◆ **DATA EXCERPT**
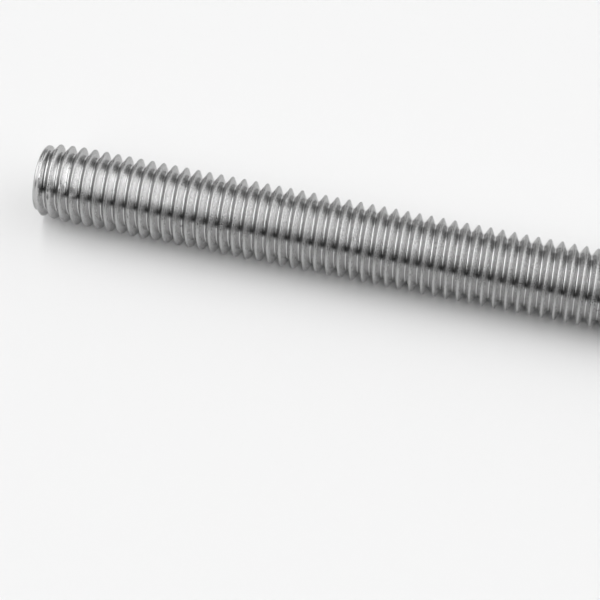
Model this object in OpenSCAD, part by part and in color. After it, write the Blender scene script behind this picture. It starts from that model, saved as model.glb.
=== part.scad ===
// Fully threaded metric rod, cut to length.
// It lies along X on the plane z = 0, with the origin under its middle.
// The solid is the thread's envelope: the surface that passes over the crests
// of the helical thread, with the lead-in tapers and the chamfers of both ends.
// The groove of the thread lies inside it, about two thirds of a pitch deep.

/* [Thread] */
// Major diameter, over the crests
major_d = 9.8; // [6:0.1:24]
// Pitch, how far the thread advances in one turn
pitch = 1.5; // [1:0.05:3]

/* [Rod] */
// Length over both ends
rod_length = 120; // [50:1:1000]

/* [Ends] */
// Turns over which the crests rise to full height at each end
lead_in_turns = 3; // [1:0.5:5]
// How far the crests are below full height at the chamfer, on the radius
lead_in_drop = 0.3; // [0.1:0.05:0.6]
// Width of the chamfer around each end face, at 45 degrees
chamfer = 0.45; // [0.1:0.05:0.8]

/* [Hidden] */

major_r = major_d / 2;
lead_in = lead_in_turns * pitch;
crest_r = major_r - lead_in_drop;
face_r = crest_r - chamfer;
round_facets = 96;

// Half of the envelope's section, from the axis outwards, with the rod's length upwards
module section() {
    polygon([
        [0, 0],
        [face_r, 0],
        [crest_r, chamfer],
        [major_r, lead_in],
        [major_r, rod_length - lead_in],
        [crest_r, rod_length - chamfer],
        [face_r, rod_length],
        [0, rod_length],
    ]);
}

module rod() {
    color("silver")
        translate([-rod_length / 2, 0, major_r])
        rotate([0, 90, 0])
        rotate_extrude($fn = round_facets)
        section();
}

rod();
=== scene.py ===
import math

import bmesh
import bpy
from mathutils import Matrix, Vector


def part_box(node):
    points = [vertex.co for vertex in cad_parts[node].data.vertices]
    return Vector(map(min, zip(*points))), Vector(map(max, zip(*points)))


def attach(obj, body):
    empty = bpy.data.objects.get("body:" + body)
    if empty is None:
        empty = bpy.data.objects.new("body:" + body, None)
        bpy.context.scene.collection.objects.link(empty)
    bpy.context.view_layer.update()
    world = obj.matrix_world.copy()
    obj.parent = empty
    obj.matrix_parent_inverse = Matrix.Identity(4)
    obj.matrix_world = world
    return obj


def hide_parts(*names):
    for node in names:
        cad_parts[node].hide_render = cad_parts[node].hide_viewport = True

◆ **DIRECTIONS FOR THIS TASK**
Give back, word for word, each line from the one containing "rod's length upwards" down to the one containing "world = obj.matrix_world.copy()", including those two lines.

◆ **EXPECTED OUTPUT**
// Half of the envelope's section, from the axis outwards, with the rod's length upwards
module section() {
    polygon([
        [0, 0],
        [face_r, 0],
        [crest_r, chamfer],
        [major_r, lead_in],
        [major_r, rod_length - lead_in],
        [crest_r, rod_length - chamfer],
        [face_r, rod_length],
        [0, rod_length],
    ]);
}

module rod() {
    color("silver")
        translate([-rod_length / 2, 0, major_r])
        rotate([0, 90, 0])
        rotate_extrude($fn = round_facets)
        section();
}

rod();
=== scene.py ===
import math

import bmesh
import bpy
from mathutils import Matrix, Vector


def part_box(node):
    points = [vertex.co for vertex in cad_parts[node].data.vertices]
    return Vector(map(min, zip(*points))), Vector(map(max, zip(*points)))


def attach(obj, body):
    empty = bpy.data.objects.get("body:" + body)
    if empty is None:
        empty = bpy.data.objects.new("body:" + body, None)
        bpy.context.scene.collection.objects.link(empty)
    bpy.context.view_layer.update()
    world = obj.matrix_world.copy()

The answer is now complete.